Many of Arkell’s staff don’t qualify because they’re here on temporary working visas. Some have been in the country for up to eight years, but they’ll get nothing under the current Jobkeeper arrangement. “There’s no fairness in saying, ‘I can’t get something for you, therefore you’re stood down, I’ve got to favour the Aussie,’” Arkell says.

Chris Lucas (Chin Chin, Kong, Baby and Kisumé) is also keen to see working visa holders included.

“I’m positive about the fact that the government has recognised, clearly, that a wage subsidy is required,” he says. “The one area I’ve got a significant amount of concern about is, the government is still yet to include working visa holders. At the moment there’s quite a humanitarian crisis. I believe, based on media reports, there are more than 1.1 million working visa holders in Australia. Of course, most of them can’t return to their country of origin. They’re stuck here, so I think we’re obliged to look after them.”

To qualify for Jobkeeper, small and medium-sized businesses must demonstrate their revenue has dipped by at least 30 per cent compared to this time last year. In addition to confirming this, the Australian Tax Office (ATO) has been tasked with verifying the eligibility of each individual employee (there are a few other criteria, besides citizenship or holding a particular visa). Say a restaurant believes a staff member is eligible, and continues paying their wage for the next few weeks, only to find out the ATO disagrees with their assessment. The restaurant would be left several thousand dollars out of pocket. The more staff, the greater the risk.

Even an organisation as big and professional as Lucas Restaurants is treading with extreme care here. “It’s challenging for us because we’re a large organisation with more than 1000 employees,” Lucas says. “We’ve basically got to go through each one, person by person. It’s taking us quite a bit of time.

Prime Minister Scott Morrison says 500,000 businesses have already registered for Jobkeeper with the ATO. A source familiar with the scheme tells Broadsheet another 500,000 are likely to join the queue, meaning the ATO will have to work through one million applications between now and the first week of May, when the first payments are due to be made. Even with the help of single-touch payroll, it’s unlikely the ATO can process this many applications so quickly. The first reimbursements will probably be staggered from May, so many restaurants will have to survive for longer than they might expect without support.

“No one’s got any money,” Bartholomew says. “Any help we need, it’s urgent. Now. We can’t wait to be reimbursed. Because by that time, we’ll all be under.”

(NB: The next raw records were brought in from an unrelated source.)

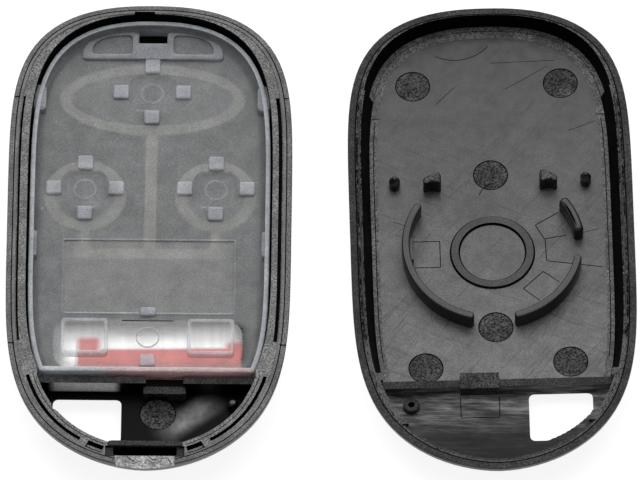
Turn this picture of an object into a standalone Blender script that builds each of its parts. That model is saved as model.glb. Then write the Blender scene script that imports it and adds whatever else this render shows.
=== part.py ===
"""Key fob cover, taken apart and laid open like a book.

The front half lies on its face with its keys and its silicone button pad inside.
The rear half lies on its back beside it, ready to swing over and close the case.
Each half is drawn around its own axis, with height zero at its rim, and is then
set down on the table. Lengths are in metres, +Y runs towards the top of the fob.
"""

import math

import bmesh
import bpy
from mathutils import Vector

# Egg-shaped outline that both halves share
CASE_WIDTH = 0.0364
CASE_LENGTH = 0.0694
TOP_WIDTH_POWER = 2.4
TOP_LENGTH_POWER = 5.3
BOTTOM_WIDTH_POWER = 1.83
BOTTOM_LENGTH_POWER = 4.2
OUTLINE_POINTS = 72
FINE_STEPS_PER_POINT = 16

# Outer shells: the floors inside set the depth, plus the plastic below them
FRONT_FLOOR_WALL = 0.0014
REAR_FLOOR_WALL = 0.0017
DOME_DEPTH_SHARES = (1.0, 0.97, 0.90, 0.78, 0.62, 0.42, 0.18, 0.0)
DOME_SIZE_SHARES = (0.72, 0.84, 0.915, 0.947, 0.961, 0.977, 0.995, 1.0)
DOME_CENTRE_SHARE = 0.4525

# How the two halves lie open
OPEN_GAP = 0.0075
LEAN = math.radians(1.1)
PARTING_GAP = 0.0001

# Button pad: how far it keeps inside the case, and its wall and floor
PAD_SIDE_MARGIN = 0.0028
PAD_TOP_MARGIN = 0.00155
PAD_BOTTOM_MARGIN = 0.0057
PAD_WALL = 0.0007
PAD_WALL_DROP = 0.0013
PAD_FACE_DROP = 0.0030
PAD_THICKNESS = 0.0010
PAD_CLEARANCE = 0.0003
PAD_SEAT_GAP = 0.0002
PAD_SEAT_WIDTH = 0.0018
PAD_FOOT_SIZE = 0.0019
PAD_FOOT_HEIGHT = 0.0007
PAD_FOOT_GAP = 0.0001

# Raised and sunk features of the button pad
WINDOW_MARGIN = 0.0045
WINDOW_LENGTH = 0.0108
WINDOW_GAP = 0.00135
WINDOW_SINK = 0.0004
BLOCK_GAP = 0.0020
BLOCK_MARGIN = 0.0044
BLOCK_LENGTH = 0.0053
BLOCK_HEIGHT = 0.0012
BLOCK_WALL = 0.0005
WING_GAP = 0.0018
WING_MARGIN = 0.0066
WING_TOP_MARGIN = 0.0002
WING_DROP = 0.0041
WING_HEIGHT = 0.0005
WING_STEPS = 6
STEM_WIDTH = 0.0020
STEM_GAP = 0.0002

# Keys: their places along the case, their caps and the flanges that hold them in
LOCK_PLACE_SHARE = 0.6715
ROUND_PLACE_SHARE = 0.2522
PANIC_FROM_WALL = 0.00605
LOCK_SIDE_MARGIN = 0.0051
LOCK_CAP_HEIGHT = 0.0076
ROUND_SIDE_GAP = 0.0004
ROUND_RIB_GAP = 0.00255
PANIC_SIDE_MARGIN = 0.0040
PANIC_CAP_HEIGHT = 0.0054
PANIC_CAP_CORNER = 0.0024
CAP_CLEARANCE = 0.00025
FLANGE_OVERHANG = 0.0014
PANIC_FLANGE_OVERHANG = 0.0007
FLANGE_THICKNESS = 0.0005
FLANGE_GAP = 0.0002
KEY_TRAVEL = 0.0005
KEY_STOP_GAP = 0.0002
CAP_RECESS = 0.0002
PLUNGER_WIDTH = 0.0053
PLUNGER_HEIGHT = 0.0048
PLUNGER_CHAMFER = 0.0009
PLUNGER_CLEARANCE = 0.0003
PLUNGER_SINK = 0.0001
PIP_RADIUS = 0.0014
PIP_HEIGHT = 0.0002
KEY_STEPS = 32

# Key carrier: a bar with one thin rib towards each key
BAR_OVERHANG = 0.0013
BAR_WIDTH = 0.0015
LONG_RIB_WIDTH = 0.0015
SHORT_RIB_WIDTH = 0.0012
RIB_GAP = 0.0003

# Rim groove of the front half and the tongue on the rear half that drops into it
GROOVE_INSET = 0.00115
GROOVE_WIDTH = 0.0005
GROOVE_DEPTH = 0.0011
TONGUE_CLEARANCE = 0.0001
TONGUE_HEIGHT = 0.0008
TONGUE_ROOT = 0.0006
GROOVE_TOP_SHARE = 0.643
GROOVE_BOTTOM_SHARE = 0.467
TONGUE_END_GAP = 0.0003
STRIP_STEPS = 14

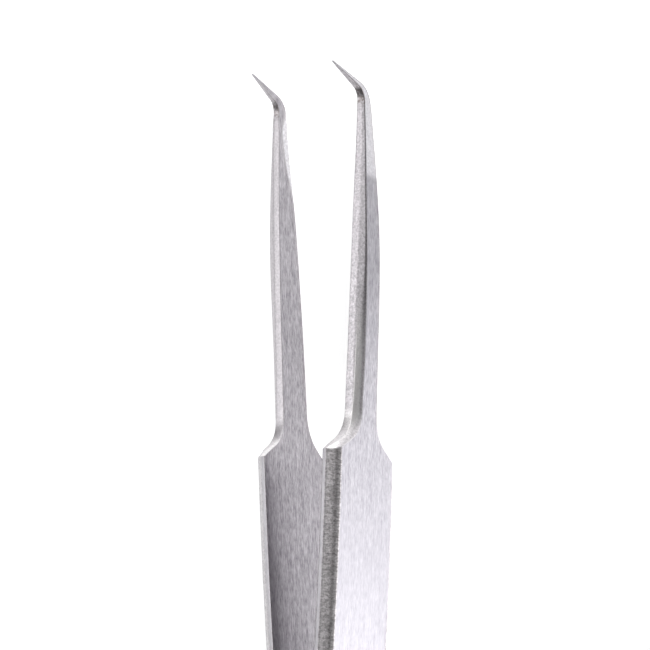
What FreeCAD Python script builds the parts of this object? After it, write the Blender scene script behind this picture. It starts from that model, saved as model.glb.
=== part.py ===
import FreeCAD, Part
import os
from math import atan, cos, radians, sin, sqrt, tan

# Fine-point tweezers with side-bent tips, in millimetres.
# The tweezers lie on their long edges: +X runs from the heel to the tips, Y is the opening
# direction (left arm on +Y, right arm on -Y) and +Z is the side the tips bend towards.
# Origin: centre of the bounding box in X and Y, at the level of the resting edges in Z.
# Stations along an arm are measured from the shoulder line: heel negative, tips positive.

# Overall
OVERALL_LENGTH = 110.0
BODY_WIDTH = 10.0
EDGE_STOCK = 0.05  # left on each long edge before it is ground flat
SLAB_DEPTH = 5.0  # of the blocks that stand in for the grinding of the long edges

# Where the two leaves meet and where they flex
HEEL_WIDTH = 6.0
HEEL_CORNER_RADIUS = 2.2
TAPER_END = -48.0  # the handle has its full width from here to the shoulder
WELD_FRONT = -62.0
FLEXURE = -48.0

# Spot welds: lens-flat nuggets half sunk in each leaf
WELD_RADIUS = 1.5
WELD_HALF_THICKNESS = 0.35
WELD_STATIONS = (-74.5, -70.0, -65.5)

# Tip: the shank turns sideways through a short bend and ends in a straight needle
BEND_START = 29.47
BEND_RADIUS = 1.5
BEND_ANGLE = 70.0
NEEDLE_LENGTH = 3.79

# Shoulder: a straight ground line that runs into the shank with a fillet
# Each line as (its corner's distance ahead of the shoulder line, its slope in degrees)
UPPER_INNER_LINE = (0.0, 58.0)
UPPER_OUTER_LINE = (0.15, 60.0)
LOWER_INNER_LINE = (0.85, 55.0)
LOWER_OUTER_LINE = (0.30, 58.0)
SHOULDER_FILLET = 3.0
FLARE_LENGTH = 5.0  # from the shoulder line to where the shank has its own width

# Cross-section: square land at the inner face, then a two-step bevel to a narrower outer face
LAND_SHARE = 0.66  # most of the thickness that the land may take, which limits it at the tip
BEVEL_INSET = 0.99
INSET_SHARE = 0.6  # most of the half-width that the bevel may take, which limits it at the heel
KNEE_WIDTH = 0.38  # of the bevel inset, measured from the outer face
KNEE_HEIGHT = 0.76  # of the bevel height, measured from the land

# Sections per stretch of a leaf
HEEL_CORNER_ANGLES = (0, 18, 36, 54, 72)  # round the heel's corners, degrees
WELD_SECTIONS = 4
SPRING_SECTIONS = 6
HANDLE_SECTIONS = 16
FLARE_SECTIONS = 25
SHANK_SECTIONS = 16
BEND_SECTIONS = 10
NEEDLE_SECTIONS = 5

# Smooth curves along the arm as knots of (station, value, slope)
HALF_GAP = (
    (WELD_FRONT, 0.0, 0.0),
    (-15.0, 1.96, 0.0655),
    (0.0, 2.72, 0.038),
    (16.5, 3.37, 0.033),
    (28.5, 3.72, 0.022),
    (35.1, 3.77, 0.0),
)
THICKNESS = (
    (WELD_FRONT, 0.80, 0.0),
    (-28.0, 1.22, 0.0),
    (4.0, 1.22, 0.0),
    (8.0, 1.25, 0.0),
    (16.0, 1.25, -0.01),
    (20.0, 1.14, -0.04),
    (28.5, 0.71, -0.055),
    (31.3, 0.50, -0.09),
    (35.1, 0.12, -0.10),
)
SHANK_INNER = (
    (3.3, 1.87, -0.015),
    (10.0, 1.73, -0.022),
    (16.5, 1.50, -0.045),
    (22.5, 1.15, -0.080),
    (28.5, 0.70, -0.040),
    (30.4, 0.48, -0.180),
    (31.3, 0.305, -0.080),
    (35.1, 0.045, -0.085),
)
SHANK_OUTER = (
    (3.5, 1.13, 0.0),
    (8.5, 1.00, 0.0),
    (19.0, 1.00, -0.015),
    (28.5, 0.54, -0.040),
    (30.4, 0.34, -0.150),
    (31.3, 0.19, -0.060),
    (35.1, 0.022, -0.040),
)
UPPER_LAND_HEIGHT = (
    (0.0, 0.37, 0.0),
    (0.8, 0.80, 0.0),
    (5.0, 0.70, 0.0),
    (12.0, 0.63, -0.008),
    (22.0, 0.57, 0.0),
)
LOWER_LAND_HEIGHT = (
    (0.0, 0.37, 0.0),
    (5.0, 0.60, 0.0),
)
CENTRE_LINE = (
    (0.0, 0.0, 0.0),
    (4.0, -0.10, 0.0),
    (8.0, -0.10, 0.0),
    (16.5, 0.0, 0.02),
    (BEND_START, 0.41, 0.035),
)


def along(knots, s):
    """Value at station s of the cubic through the knots, constant beyond the ends."""
    if s <= knots[0][0]:
        return knots[0][1]
    for (s0, v0, m0), (s1, v1, m1) in zip(knots, knots[1:]):
        if s <= s1:
            h = s1 - s0
            u = (s - s0) / h
            rise = v0 + (v1 - v0) * u * u * (3 - 2 * u)
            return rise + h * u * (1 - u) * (m0 * (1 - u) - m1 * u)
    return knots[-1][1]


def centre(s):
    """Distance from the shoulder, height and heading of the arm's centre line at s."""
    shank_heading = atan(CENTRE_LINE[-1][2])
    if s < BEND_START:
        step = 0.01
        slope = (along(CENTRE_LINE, s + step) - along(CENTRE_LINE, s - step)) / (2 * step)
        return s, along(CENTRE_LINE, s), atan(slope)
    turned = min((s - BEND_START) / BEND_RADIUS, radians(BEND_ANGLE))
    run = max(0.0, s - BEND_END)
    heading = shank_heading + turned
    x = BEND_START + BEND_RADIUS * (sin(heading) - sin(shank_heading)) + run * cos(heading)
    rise = BEND_RADIUS * (cos(shank_heading) - cos(heading)) + run * sin(heading)
    return x, CENTRE_LINE[-1][1] + rise, heading


BEND_END = BEND_START + BEND_RADIUS * radians(BEND_ANGLE)
TIP_STATION = BEND_END + NEEDLE_LENGTH
HEEL = centre(TIP_STATION)[0] - OVERALL_LENGTH
SHOULDER_X = -HEEL - OVERALL_LENGTH / 2


def shoulder(s, line, body, shank):
    """Half-width in the flare from the shank to the body's corner."""
    corner, angle = line
    slope = tan(radians(angle))
    foot = corner + (body - shank) / slope
    reach = SHOULDER_FILLET * tan(radians(angle / 2))
    if s >= foot + reach:
        return shank
    if s >= foot - reach * cos(radians(angle)):
        run = foot + reach - s
        return shank + SHOULDER_FILLET - sqrt(SHOULDER_FILLET ** 2 - run ** 2)
    return min(body, body - (s - corner) * slope)


def handle_half_width(s):
    """Half-width of the inner face behind the shoulder, with the heel's rounded corners."""
    full = BODY_WIDTH / 2 + EDGE_STOCK
    if s >= TAPER_END:
        return full
    u = (s - HEEL) / (TAPER_END - HEEL)
    half = HEEL_WIDTH / 2 + (full - HEEL_WIDTH / 2) * u * (2 - u)
    run = HEEL_CORNER_RADIUS - (s - HEEL)
    if run <= 0:
        return half
    return half - HEEL_CORNER_RADIUS + sqrt(HEEL_CORNER_RADIUS ** 2 - run ** 2)


def half_widths(s, lower):
    """Half-widths of the inner and outer faces on one side of the centre line."""
    inner_body = handle_half_width(s)
    inset = BEVEL_INSET * min(1.0, along(THICKNESS, s) / THICKNESS[1][1])
    outer_body = inner_body - min(inset, INSET_SHARE * inner_body)
    if s < 0:
        return inner_body, outer_body
    inner_line = LOWER_INNER_LINE if lower else UPPER_INNER_LINE
    outer_line = LOWER_OUTER_LINE if lower else UPPER_OUTER_LINE
    inner = shoulder(s, inner_line, inner_body, along(SHANK_INNER, s))
    outer = shoulder(s, outer_line, outer_body, along(SHANK_OUTER, s))
    return inner, outer


def half_outline(s, lower):
    """Half of the section at s as (across, out from the inner face), inner edge first."""
    thick = along(THICKNESS, s)
    land = min(along(LOWER_LAND_HEIGHT if lower else UPPER_LAND_HEIGHT, s), LAND_SHARE * thick)
    inner, outer = half_widths(s, lower)
    knee = outer + KNEE_WIDTH * (inner - outer)
    return [(inner, 0.0), (inner, land), (knee, land + KNEE_HEIGHT * (thick - land)), (outer, thick)]


def section(s, side):
    """Closed outline of one leaf at station s; side is +1 for the left leaf, -1 for the right."""
    x, z, heading = centre(s)
    gap = along(HALF_GAP, s)
    corners = half_outline(s, False) + [(-w, y) for w, y in reversed(half_outline(s, True))]
    points = []
    for w, y in corners:
        px = SHOULDER_X + x - w * sin(heading)
        pz = BODY_WIDTH / 2 + z + w * cos(heading)
        points.append(FreeCAD.Vector(px, side * (gap + y), pz))
    return Part.makePolygon(points + points[:1])


def spread(start, end, count):
    """Evenly spaced stations from start up to, but not including, end."""
    return [start + (end - start) * i / count for i in range(count)]


def tang_stations():
    """Stations from the heel to the flexure line."""
    corner = [HEEL + HEEL_CORNER_RADIUS * (1 - cos(radians(a))) for a in HEEL_CORNER_ANGLES]
    welded = spread(HEEL + HEEL_CORNER_RADIUS, WELD_FRONT, WELD_SECTIONS)
    return corner + welded + spread(WELD_FRONT, FLEXURE, SPRING_SECTIONS) + [FLEXURE]


def blade_stations():
    """Stations from the flexure line to the tip, close together at the shoulder and the bend."""
    handle = spread(FLEXURE, 0.0, HANDLE_SECTIONS)
    flare = spread(0.0, FLARE_LENGTH, FLARE_SECTIONS)
    shank = spread(FLARE_LENGTH, BEND_START, SHANK_SECTIONS)
    bend = spread(BEND_START, BEND_END, BEND_SECTIONS)
    return handle + flare + shank + bend + spread(BEND_END, TIP_STATION, NEEDLE_SECTIONS) + [TIP_STATION]


def slab(bottom, front):
    """Block over both leaves, from behind the heel to x = front and upwards from z = bottom."""
    corner = FreeCAD.Vector(-OVERALL_LENGTH, -BODY_WIDTH, bottom)
    return Part.makeBox(OVERALL_LENGTH + front, 2 * BODY_WIDTH, SLAB_DEPTH, corner)


def leaf(stations, side):
    """Solid leaf through the sections, with its two long edges ground flat."""
    rough = Part.makeLoft([section(s, side) for s in stations], True, True)
    resting = rough.cut(slab(-SLAB_DEPTH, OVERALL_LENGTH))
    return resting.cut(slab(BODY_WIDTH, SHOULDER_X + FLARE_LENGTH))


def nugget(station):
    """One weld nugget, a disc across the joint between the two leaves."""
    base = FreeCAD.Vector(SHOULDER_X + station, -WELD_HALF_THICKNESS, BODY_WIDTH / 2)
    return Part.makeCylinder(WELD_RADIUS, 2 * WELD_HALF_THICKNESS, base, FreeCAD.Vector(0, 1, 0))


def spot_welds():
    """The row of nuggets at the heel."""
    return Part.makeCompound([nugget(s) for s in WELD_STATIONS])


def tang(side):
    """Rear of one leaf, from the heel to the flexure line, with seats for the nuggets."""
    return leaf(tang_stations(), side).cut(spot_welds())


def blade(side):
    """Free part of one leaf: handle, shoulder, shank and bent tip."""
    return leaf(blade_stations(), side)


parts = {
    "left_arm": blade(1),
    "right_arm": blade(-1),
    "left_tang": tang(1),
    "right_tang": tang(-1),
    "spot_welds": spot_welds(),
}

os.makedirs("parts", exist_ok=True)
for name, shape in parts.items():
    shape.exportStep("parts/" + name + ".step")
    print(name, shape.isValid(), round(shape.Volume, 1), "mm3,", len(shape.Solids), "solids")
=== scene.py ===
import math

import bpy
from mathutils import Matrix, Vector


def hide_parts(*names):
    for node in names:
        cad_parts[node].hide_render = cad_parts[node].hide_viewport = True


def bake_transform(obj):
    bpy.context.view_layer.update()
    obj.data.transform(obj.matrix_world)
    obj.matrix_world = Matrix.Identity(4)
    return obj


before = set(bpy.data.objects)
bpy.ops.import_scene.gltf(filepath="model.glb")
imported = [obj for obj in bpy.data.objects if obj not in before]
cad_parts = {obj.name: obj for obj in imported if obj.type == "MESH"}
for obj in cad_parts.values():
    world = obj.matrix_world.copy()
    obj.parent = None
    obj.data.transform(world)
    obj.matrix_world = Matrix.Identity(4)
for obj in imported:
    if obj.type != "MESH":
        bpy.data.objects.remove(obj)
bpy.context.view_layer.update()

# Tweezers with side-bent needle tips. Each sprung leaf is one continuous ground and brushed steel
# piece that follows the CAD leaf and bends over its flexure. Lengths are in millimetres here and
# become metres when a mesh is made. Stations run along a leaf from the shoulder line, heel
# negative and tips positive.

MM = 0.001

# Leaf: overall
OVERALL_LENGTH = 110.0
BODY_WIDTH = 10.0
HEEL_WIDTH = 6.0
HEEL_CORNER_RADIUS = 2.2
TAPER_END = -48.0
WELD_FRONT = -62.0

# Tip
BEND_START = 29.47
BEND_RADIUS = 1.5
BEND_ANGLE = 70.0
NEEDLE_LENGTH = 3.79

# Shoulder: lines as (corner's distance ahead of the shoulder line, slope in degrees)
UPPER_INNER_LINE = (0.0, 58.0)
UPPER_OUTER_LINE = (0.15, 60.0)
LOWER_INNER_LINE = (0.85, 55.0)
LOWER_OUTER_LINE = (0.30, 58.0)
SHOULDER_FILLET = 3.0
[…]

Other stimulus packages, such as the Reserve Bank’s $90 billion credit line, are designed to address this cash-flow issue. Combined with the government’s 50 per cent guarantee on new loans (stage two, March 22), the idea is to give small and medium-sized businesses immediate access to cash, to be repaid at a later date. The thing is, most restaurants, cafes and bars already carry significant debt during their first five years or so, paying off the initial cost of their fit-out, furniture and equipment. It’s a significant risk to pile more debt onto that.

Two of Peasnell’s four businesses, Peaches and Cheek, are located up a flight of stairs in front of a clearway on Swanston Street. They’ve shut temporarily, as it’s impossible to flip them into viable takeaway operations. In the meantime, the businesses are continuing to pay rent (albeit less than usual), insurance and other fixed costs.

“For us to dip into more debt at this point with no guarantees of when it’s going to end or what the market’s going to look like on the back end … regardless of whether it’s super low-interest or backed [some other way], the idea of borrowing more money at the moment feels crazy,” Peasnell says.

This bring us to the Victorian government’s payroll tax refund, and the federal government’s one-off payment (also a refund) announced in the second stimulus package. Combined, these payments can give businesses a quick boost of between $33,000 and $163,975, depending how large they are. This may sound like a lot, but for a business with 10 employees, $33,000 isn’t enough to make payroll for a single month. And like the Jobkeeper subsidy, it involves a certain amount of paperwork, with clear information hard to come by.

“The state payroll tax refund is great, if you’re compliant,” Bartholomew says. “But we’re finding having two restaurants is very hard.” Though the two venues are run as separate businesses legally, they have a centralised payroll system, meaning they’re being treated as one in this instance.

With 100 employees on the books, Coda and Tonka do not come in under the $3 million eligibility cap. Regardless, she says the refund would only be “a bandaid, a bridge, to get us two weeks away” given the restaurants’ large overheads, including more than $400,000 in combined annual rent.

Likewise, Arkelle estimates that alone, the payroll tax refund will keep Radio Mexico going for “another couple of weeks” while it continues to pay its almost 20 staff.

“Let’s face it, payroll tax is the stupidest tax that’s ever been invented anyway,” she says. “It shouldn’t even exist. Every business owner would agree with me – it’s totally out of step with being able to employ people.” (Last financial year the Victorian government collected $7 billion in payroll tax, making it the state’s most lucrative tax by a wide margin.)

“Any assistance I get, I’m sticking my hand up for it, but it’s going to be very hard for the country to recover from giving it out,” Arkell says. “We all have to share the burden, because the stimulus will likely result in massive inflation in years to come – which we also need to avoid. No matter what’s on offer, with its strengths and shortcomings, it’s never going to match being a trading, functional restaurant, materially or emotionally.”